As stated earlier – and to wind the points above together a bit better – a solid approach to LID design includes:
- Lengthening the amount of time that it takes for runoff to pass through the storm system
- Avoiding concentrating flows and increasing velocities
- Maintaining a decentralized approach to stormwater management
Because individual LID techniques often can not address all of the stormwater needs on a site, many projects can benefit from a decentralized, layered approach to stormwater management. By layering LID elements, designers can address TOC, stormwater quality and stormwater disposal issues in a simpler form, before flows have had the chance to concentrate and accelerate. Many elements – like eco-roofs, trees, pervious pavements or check dams – can add significant value at the beginning or middle of a drainage path, leading to a less complicated design challenge at the end of that path.

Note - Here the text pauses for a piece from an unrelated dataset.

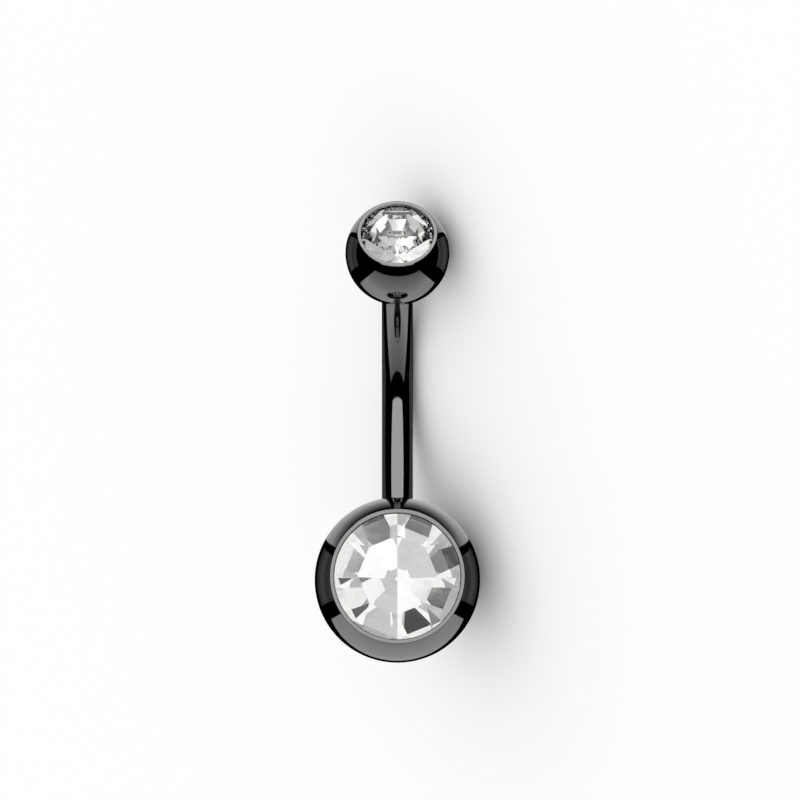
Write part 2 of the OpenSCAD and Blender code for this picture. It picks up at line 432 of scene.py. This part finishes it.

Since it can be helpful to approach problems from several different angles, try imagining you are a rain drop falling on your site. What is your first contact with the project? Do you land directly on pavement, where you immediately start picking up speed and pollutants; or is there a chance that your first contact could be with the canopy of a tree? Once on the ground, are you allowed to move in a well spread sheet flow; or are you directed toward a drainage structure where you will become part of a larger, concentrated flow? As you move across the site, do you pass through any areas – either in the air, at grade or underground – that could be considered a missed opportunity for bettering the storm drain system?
Hopefully consideration of these questions and the core design issues raised in this post will help you in developing high quality, innovative designs that address the unique challenges presented by your projects.